▸ Task to complete: Set down all of the data exactly as it appears.

▸ Data segment:
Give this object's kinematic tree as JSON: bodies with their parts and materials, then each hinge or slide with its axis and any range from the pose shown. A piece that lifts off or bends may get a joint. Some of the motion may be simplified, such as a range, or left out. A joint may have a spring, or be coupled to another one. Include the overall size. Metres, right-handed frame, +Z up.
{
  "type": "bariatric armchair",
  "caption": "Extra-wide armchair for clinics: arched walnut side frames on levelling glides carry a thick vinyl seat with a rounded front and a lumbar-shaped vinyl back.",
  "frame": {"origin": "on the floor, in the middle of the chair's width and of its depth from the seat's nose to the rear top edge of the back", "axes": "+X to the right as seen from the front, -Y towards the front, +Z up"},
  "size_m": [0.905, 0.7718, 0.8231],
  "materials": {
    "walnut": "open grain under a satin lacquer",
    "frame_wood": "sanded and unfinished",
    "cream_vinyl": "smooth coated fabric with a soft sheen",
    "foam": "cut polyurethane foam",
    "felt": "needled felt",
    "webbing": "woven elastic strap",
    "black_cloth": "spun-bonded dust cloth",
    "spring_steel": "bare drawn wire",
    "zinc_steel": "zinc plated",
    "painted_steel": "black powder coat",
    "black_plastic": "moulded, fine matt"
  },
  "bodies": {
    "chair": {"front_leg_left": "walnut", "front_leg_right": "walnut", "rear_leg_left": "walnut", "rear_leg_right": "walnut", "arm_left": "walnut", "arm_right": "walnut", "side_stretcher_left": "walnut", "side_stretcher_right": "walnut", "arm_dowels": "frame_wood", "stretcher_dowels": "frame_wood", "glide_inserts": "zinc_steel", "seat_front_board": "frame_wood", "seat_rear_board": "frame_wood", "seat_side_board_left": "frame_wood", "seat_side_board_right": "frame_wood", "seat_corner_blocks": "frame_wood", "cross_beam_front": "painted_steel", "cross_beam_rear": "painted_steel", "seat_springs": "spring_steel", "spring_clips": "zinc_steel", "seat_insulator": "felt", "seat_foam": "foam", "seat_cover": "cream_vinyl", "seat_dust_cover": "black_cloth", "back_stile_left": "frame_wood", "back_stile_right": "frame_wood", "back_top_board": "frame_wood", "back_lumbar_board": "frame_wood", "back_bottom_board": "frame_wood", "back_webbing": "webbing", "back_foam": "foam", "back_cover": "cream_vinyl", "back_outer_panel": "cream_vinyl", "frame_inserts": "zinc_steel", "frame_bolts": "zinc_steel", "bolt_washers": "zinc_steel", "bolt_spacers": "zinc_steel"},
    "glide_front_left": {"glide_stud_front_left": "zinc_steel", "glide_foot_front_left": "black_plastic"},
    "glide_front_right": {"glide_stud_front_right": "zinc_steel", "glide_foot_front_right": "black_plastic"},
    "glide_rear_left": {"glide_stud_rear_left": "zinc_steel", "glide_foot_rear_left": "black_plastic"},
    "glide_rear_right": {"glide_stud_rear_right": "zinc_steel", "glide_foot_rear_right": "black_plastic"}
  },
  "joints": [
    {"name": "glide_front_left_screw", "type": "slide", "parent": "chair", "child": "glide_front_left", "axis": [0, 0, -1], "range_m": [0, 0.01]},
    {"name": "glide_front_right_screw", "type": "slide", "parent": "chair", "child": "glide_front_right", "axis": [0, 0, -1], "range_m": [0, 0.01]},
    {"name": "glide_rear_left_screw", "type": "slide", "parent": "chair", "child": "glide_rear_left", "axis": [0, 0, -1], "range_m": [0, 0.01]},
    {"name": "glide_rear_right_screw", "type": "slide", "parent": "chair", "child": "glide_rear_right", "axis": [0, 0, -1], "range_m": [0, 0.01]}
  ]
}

▸ Exercise answer:
Give this object's kinematic tree as JSON: bodies with their parts and materials, then each hinge or slide with its axis and any range from the pose shown. A piece that lifts off or bends may get a joint. Some of the motion may be simplified, such as a range, or left out. A joint may have a spring, or be coupled to another one. Include the overall size. Metres, right-handed frame, +Z up.
{
  "type": "bariatric armchair",
  "caption": "Extra-wide armchair for clinics: arched walnut side frames on levelling glides carry a thick vinyl seat with a rounded front and a lumbar-shaped vinyl back.",
  "frame": {"origin": "on the floor, in the middle of the chair's width and of its depth from the seat's nose to the rear top edge of the back", "axes": "+X to the right as seen from the front, -Y towards the front, +Z up"},
  "size_m": [0.905, 0.7718, 0.8231],
  "materials": {
    "walnut": "open grain under a satin lacquer",
    "frame_wood": "sanded and unfinished",
    "cream_vinyl": "smooth coated fabric with a soft sheen",
    "foam": "cut polyurethane foam",
    "felt": "needled felt",
    "webbing": "woven elastic strap",
    "black_cloth": "spun-bonded dust cloth",
    "spring_steel": "bare drawn wire",
    "zinc_steel": "zinc plated",
    "painted_steel": "black powder coat",
    "black_plastic": "moulded, fine matt"
  },
  "bodies": {
    "chair": {"front_leg_left": "walnut", "front_leg_right": "walnut", "rear_leg_left": "walnut", "rear_leg_right": "walnut", "arm_left": "walnut", "arm_right": "walnut", "side_stretcher_left": "walnut", "side_stretcher_right": "walnut", "arm_dowels": "frame_wood", "stretcher_dowels": "frame_wood", "glide_inserts": "zinc_steel", "seat_front_board": "frame_wood", "seat_rear_board": "frame_wood", "seat_side_board_left": "frame_wood", "seat_side_board_right": "frame_wood", "seat_corner_blocks": "frame_wood", "cross_beam_front": "painted_steel", "cross_beam_rear": "painted_steel", "seat_springs": "spring_steel", "spring_clips": "zinc_steel", "seat_insulator": "felt", "seat_foam": "foam", "seat_cover": "cream_vinyl", "seat_dust_cover": "black_cloth", "back_stile_left": "frame_wood", "back_stile_right": "frame_wood", "back_top_board": "frame_wood", "back_lumbar_board": "frame_wood", "back_bottom_board": "frame_wood", "back_webbing": "webbing", "back_foam": "foam", "back_cover": "cream_vinyl", "back_outer_panel": "cream_vinyl", "frame_inserts": "zinc_steel", "frame_bolts": "zinc_steel", "bolt_washers": "zinc_steel", "bolt_spacers": "zinc_steel"},
    "glide_front_left": {"glide_stud_front_left": "zinc_steel", "glide_foot_front_left": "black_plastic"},
    "glide_front_right": {"glide_stud_front_right": "zinc_steel", "glide_foot_front_right": "black_plastic"},
    "glide_rear_left": {"glide_stud_rear_left": "zinc_steel", "glide_foot_rear_left": "black_plastic"},
    "glide_rear_right": {"glide_stud_rear_right": "zinc_steel", "glide_foot_rear_right": "black_plastic"}
  },
  "joints": [
    {"name": "glide_front_left_screw", "type": "slide", "parent": "chair", "child": "glide_front_left", "axis": [0, 0, -1], "range_m": [0, 0.01]},
    {"name": "glide_front_right_screw", "type": "slide", "parent": "chair", "child": "glide_front_right", "axis": [0, 0, -1], "range_m": [0, 0.01]},
    {"name": "glide_rear_left_screw", "type": "slide", "parent": "chair", "child": "glide_rear_left", "axis": [0, 0, -1], "range_m": [0, 0.01]},
    {"name": "glide_rear_right_screw", "type": "slide", "parent": "chair", "child": "glide_rear_right", "axis": [0, 0, -1], "range_m": [0, 0.01]}
  ]
}